Alberta Cross are what happens when you put a Swedish man and an English man (ahem, don’t wait for the punchline, this is a ‘serious review’) together and plonk them in Brooklyn, New York. The results aren’t actually an extreme as one would expect or hope. Magnolia is a soaring light rock song, complete with a Northern nineties soul type orchestra singing about the ‘morning sun’. The press release describes the track as a ‘melodic sprawl’, but I don’t actually think it’s that heavy on melody. There’s some fun to be had with the big drums and, of course, there’s the novelty of the nice choir too – but that only adds to the MOR derivative feel of the whole piece. It’s competent, but not worthy of the stadium status the production style yearns for.

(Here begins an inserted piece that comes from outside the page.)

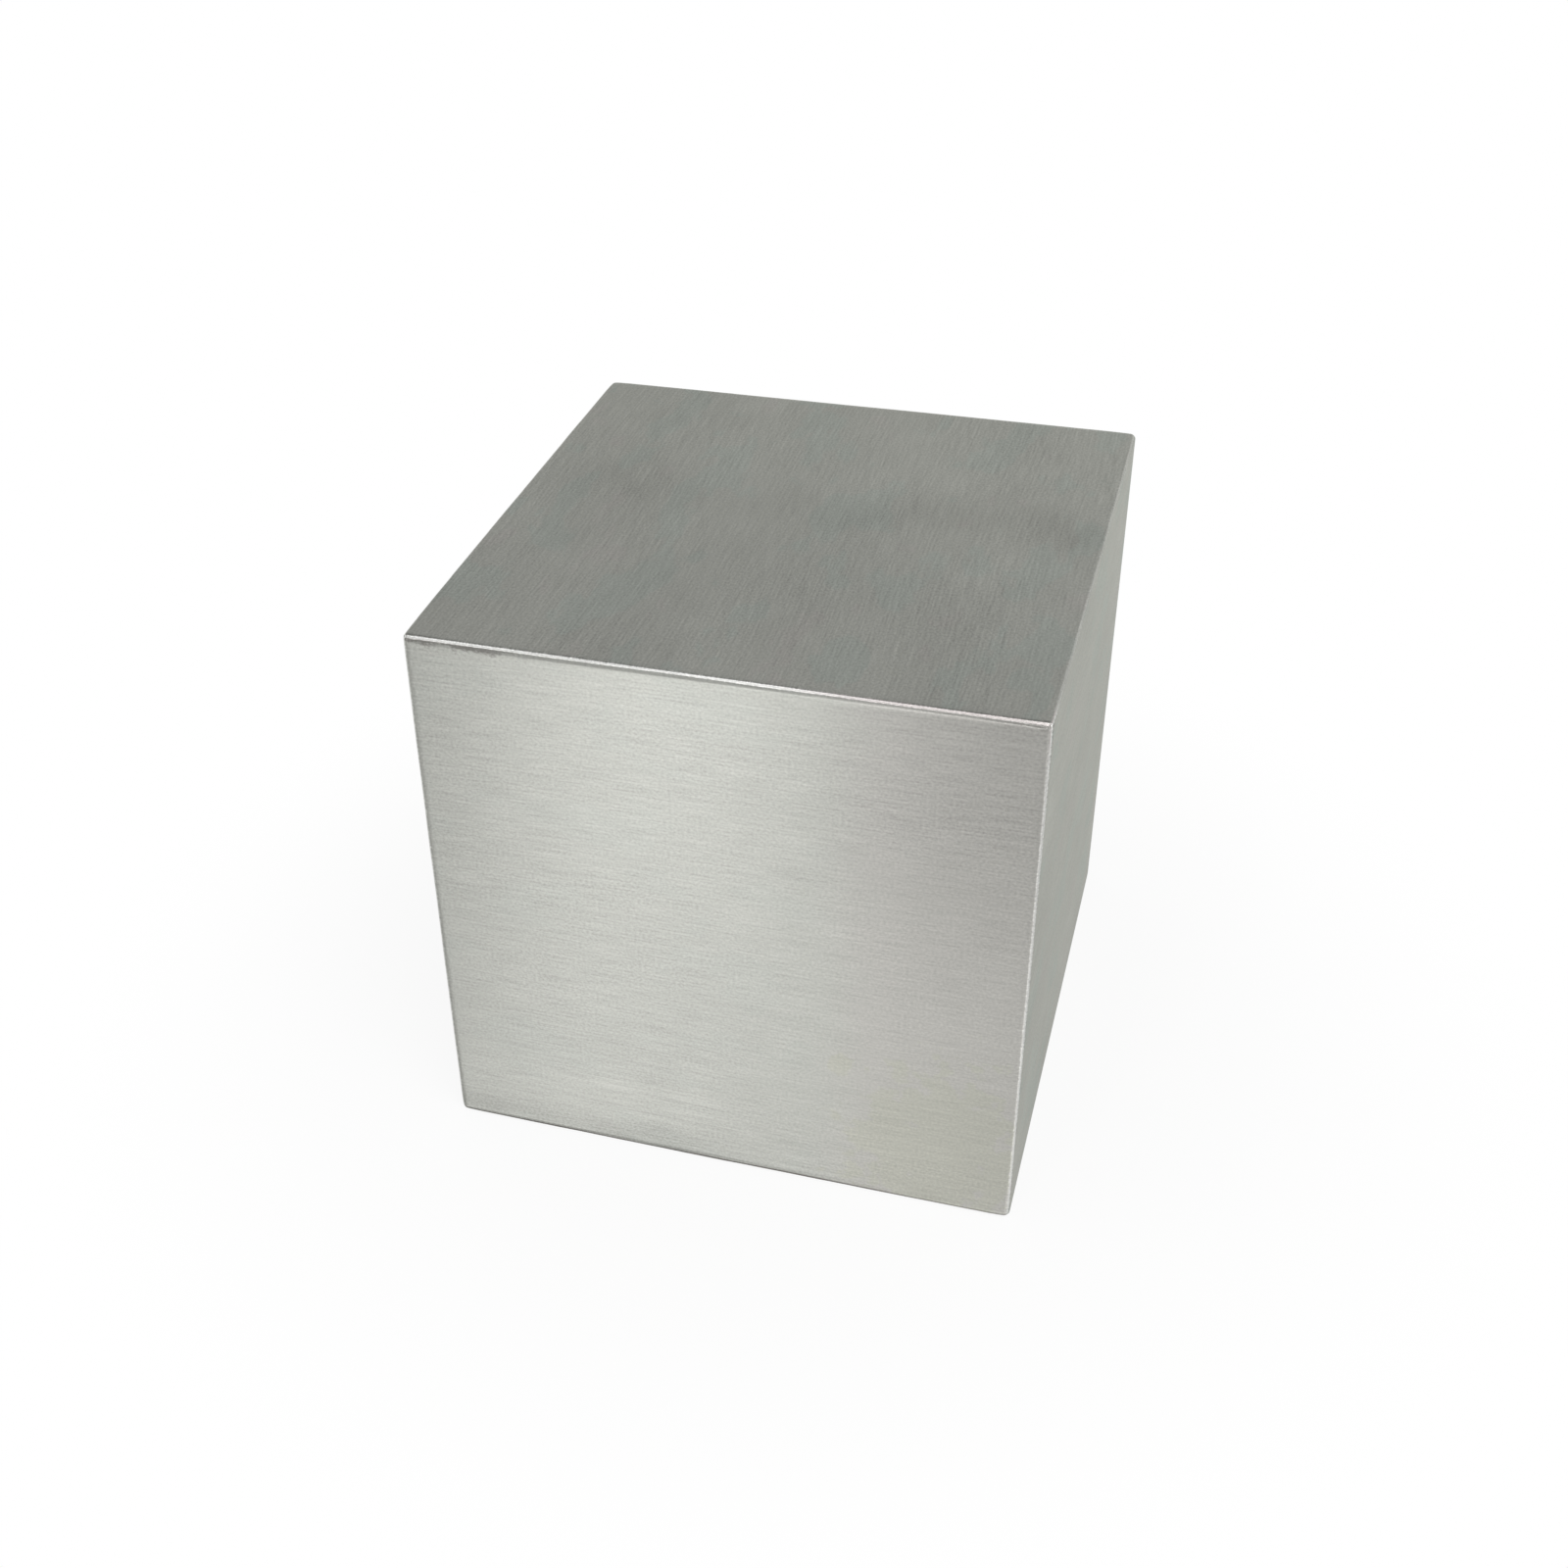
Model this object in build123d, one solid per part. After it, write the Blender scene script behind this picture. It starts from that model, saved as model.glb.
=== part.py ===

In ‘Skeletons’, Alexander Wolfe is singing about a girl. With references to bones (multiple) and amphetamines, plus the fact that Wolfe insists ‘she’s always on my mind’, it’s a rather sad affair, accompanied with a morosely, delicate acoustic guitar and piano. Although it’s a beautiful, contemplative composition, the enigmatic lyrics (available underneath the You Tube video I watched) make my imagination run wild with questions; is she dead? Is she the girl from Ed Sheeran’s the A-Team? Is she actually alive but shunned by the big bad Wolfe? I’m not sure, but I think after a few listens, the song and the mystery might just stay with me.
In the first few bars of Best Friend, I thought ‘Best Coast’. Then the chorus effect laden vocals and reverb heavy tambourines came in and I thought ‘Best Coast! Dum Dum Girls! Warpaint! All mixed into one like a bright-yet-indescribably-bleak mash-up!’ This is the stuff of uber cool girlbands who once played their guitars on US dramas such as the OC (I miss you, OC) and Buffy. Luckily I like girl bands and I like bleak, so this song would sit happily on my iPod – although at five minutes, the pace plods somewhat and I’m pretty sure that Miyaki ‘won’t let me down’ after the first three.
James Canty – Shark in the Shallows
James Canty leads this intense, acoustic riot of shrieking strings and lo-fi vocals. Rather than escape the ‘rat race’, it seems that Canty rather enjoys the pressures of bustling city life; ‘Hand to the hammer ’til you bend or break, but oh my God, I can hardly wait’. The vicious cello makes the whole affair sound like an instrumentalist going postal at a barn dance – which is by no means a bad thing! Canty enjoys getting dark and dirty with the best of them and I’d quite like to join him…
OBSCENIC SESSIONS | James Canty | Shark In The Shallows from OBSCENIC on Vimeo.
Recorded mere months ago DIY-style in a shed, Church School is basics at its best – simple, multi-layered acoustic fare with lovely good-natured lyrics (“With a head full of bravado and a belly full of marmite”), twee references to Belle & Sebastian and endearing boy/girl harmonies. One for people who love Broadcast 2000 and those who still haven’t forgiven Jay Jay Pistolet abandoning his own twee acoustic ditties to front The Vaccines.